Mr. Jack E. Armore, Washington, D.C., Attorney, with whom Mr. Joseph Schimmel, Washington, D.C., Solicitor, was on the brief, for appellee.
Before EDGERTON, Senior Circuit Judge, WRIGHT and LEVENTHAL, Circuit Judges.
Appellant brought an action under 35 U.S.C. § 145 to authorize the issuance of a patent for a certain polyethylene composition suitable for extrusion coating (as on milk cartons). The case was tried January 20, 1966, before Judge Jackson, who stated during trial that he was disposed to decide in favor of appellant but first wanted briefs directed to the law. Upon Judge Jackson's disability before decision, the parties "stipulated that another judge may decide this case based on the proceedings before Judge Jackson." The case was assigned to Judge Holtzoff, who heard arguments December 13 and 14, 1966, and rendered an oral opinion immediately after argument, concluding that judgment would be rendered in favor of defendant, appellee here. In due course proposed findings and conclusions were submitted by the Government.

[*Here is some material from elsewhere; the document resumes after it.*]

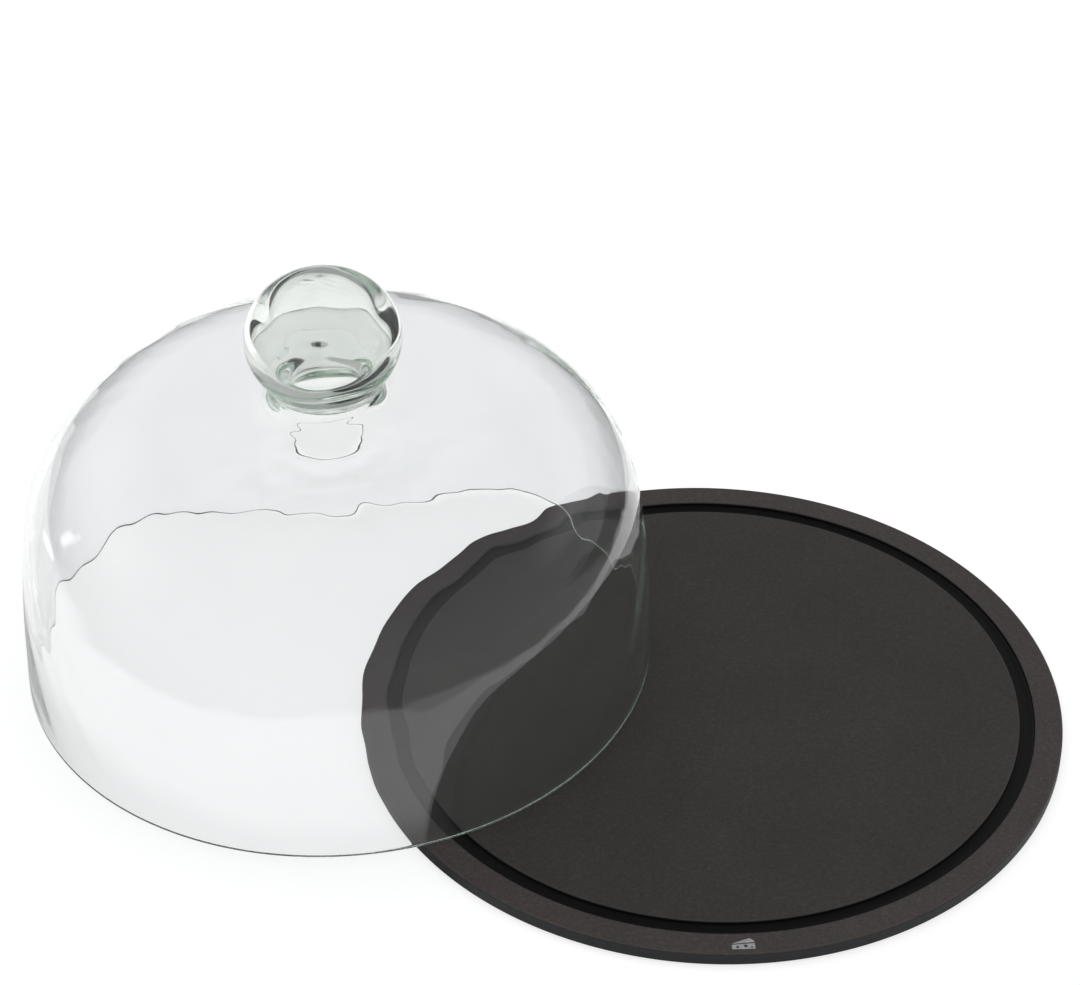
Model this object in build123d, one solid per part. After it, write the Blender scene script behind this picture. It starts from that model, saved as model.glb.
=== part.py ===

After argument Judge Holtzoff struck out certain proposed findings and conclusions, accepted others, and entered judgment dismissing the complaint.
We quote from the oral opinion of the District Court:
THE COURT: This case was very ably and exhaustively tried and very ably argued on both sides. It comes down to one single issue, really, and that is whether in the light of the Mock patent, No. 2,938,879, issued on May 31st 1960, the step taken by the inventors was obvious to a person reasonably skilled in the art in which the inventors were working, or to put it another way, whether the step taken by them was the product of mechanical skill or the product of the inventive faculty. The Patent Office, both the Examiner and the Board of Appeals determined this issue against the inventors. In other words, the Patent Office held that the step taken by the inventors was obvious to a person reasonably skilled in the art and it was a product of mechanical skill rather than the product of the inventive faculty, in the light of the disclosure of the Mock patent. The question before the Court is whether this finding and conclusion of the Patent Office should be overruled.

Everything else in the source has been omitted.